I have a total of 10 different states (numbered 1 to 10) where I represent the initial row vector of each state with a row of a 10x10 Identity matrix (so state_1 would be [1 0 0 0 0 0 0 0 0 0])
So, to find out the state at T13 for cutomer1, I find the state at T1 (let's say state 1) and I do: state_1*P 12 times. after this, I pick the max value among all the elements in the row vector and take the index (which is the state) and populate in a new matrix.
My question 

1) How do I repeat this for all the 1000 customers and then collect the max values and the indices of those max values in a separate table. I also want to extend this process to T14, T15 and so on.

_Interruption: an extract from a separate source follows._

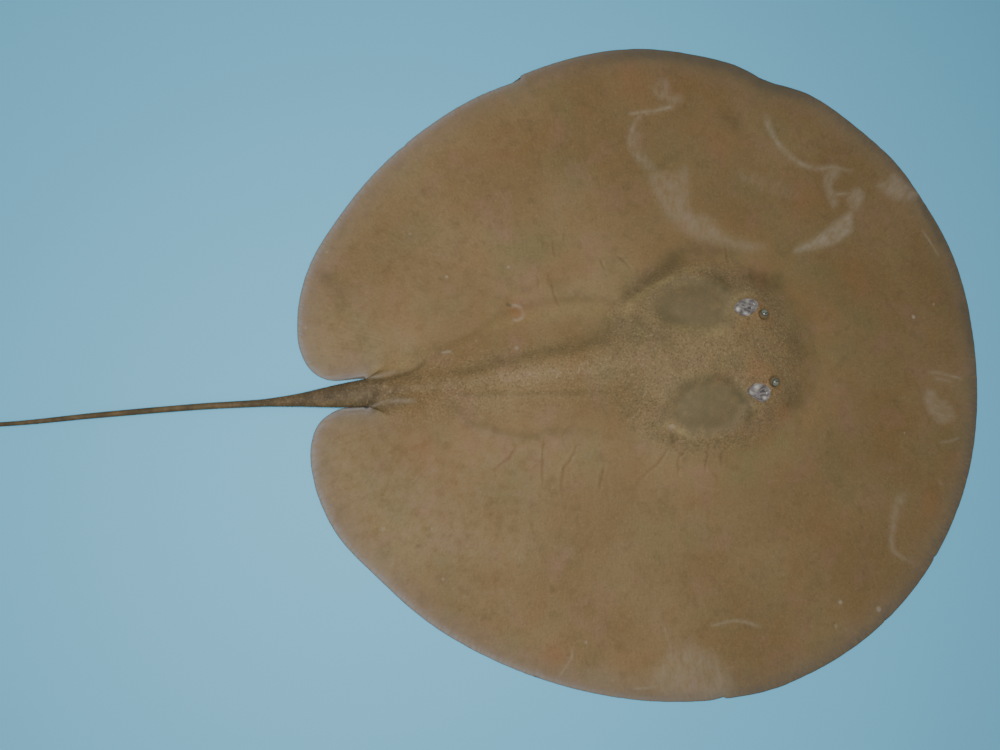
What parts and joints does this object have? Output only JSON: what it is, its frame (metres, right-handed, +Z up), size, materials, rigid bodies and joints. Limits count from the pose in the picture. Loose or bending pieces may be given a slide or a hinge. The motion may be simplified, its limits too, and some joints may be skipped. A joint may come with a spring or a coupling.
{
  "type": "freshwater stingray",
  "caption": "Life-size freshwater round ray lying flat: near-circular brown disc, low head with small eyes and pale spiracles, thin whip tail trailing behind.",
  "frame": {"origin": "on the floor under the middle of the disc", "axes": "+X forward to the snout, +Y to the animal's left, +Z up"},
  "size_m": [1.0192, 0.5599, 0.047],
  "materials": {
    "skin": "satin, finely granular, wet-looking brown hide",
    "tail_skin": "satin, darker grey-brown hide",
    "pale_skin": "smooth creamy white belly skin",
    "eye": "glossy dark eye with a greenish grey iris",
    "mucosa": "wet, pale grey lining of the breathing holes"
  },
  "bodies": {
    "root": {"head": "skin", "snout": "skin", "trunk": "skin", "pectoral_fin_left": "skin", "pectoral_fin_right": "skin", "chin": "pale_skin", "nasal_curtain": "pale_skin", "pelvic_fin_left": "pale_skin", "pelvic_fin_right": "pale_skin", "tail_base": "tail_skin", "tail_middle": "tail_skin", "tail_whip": "tail_skin", "tail_tip": "tail_skin", "eye_left": "eye", "eye_right": "eye", "spiracle_left": "mucosa", "spiracle_right": "mucosa"}
  },
  "joints": []
}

2) How to read the state value for a customer at T1 and then start the process of multiplication?

 

Thanks!

2 REPLIES 2
Ksharp
Super User

@Rick_SAS wrote several blogs about markov chain, search it .

Rick_SAS
SAS Super FREQ

I don't understand your logic. Or maybe I don't understand your assumptions. To predict the state at T13, you shouldn't start with T1, you merely need to use T12.

 

From your 1000 x 12 data points, you can build a matrix that gives the empirical probability of transitioning from State k to any other state. (This matrix is formed by aggregating over time, which assumes that the probabilities do not change over time.) So for each customer that you want to predict, you should look at the state that they are in right now (T12). If they are in State k, then the k_th row of the transition matrix is the probability vector for the next State. If you want to predict the next State, your best prediction is the State in row k that has the highest probability.

 

If you want to predict their state at T14, T15, etc, you can use vector-matrix multiplication to iterate the process. Equivalently, you can look at the rows of P**2, P**3, etc, where P**2 = P*P is the matrix product of the transition matrix with itself, P**3=P*P*P is cubic product, and so forth.  At each stage, your best prediction for the next State is the column in the k_th row that has the highest probability.

 

To score all customers at once, represent their current state in a binary indicator matrix and form the matrix product of the indicator matrix with the transition matrix. Then choose the largest probability for each customer.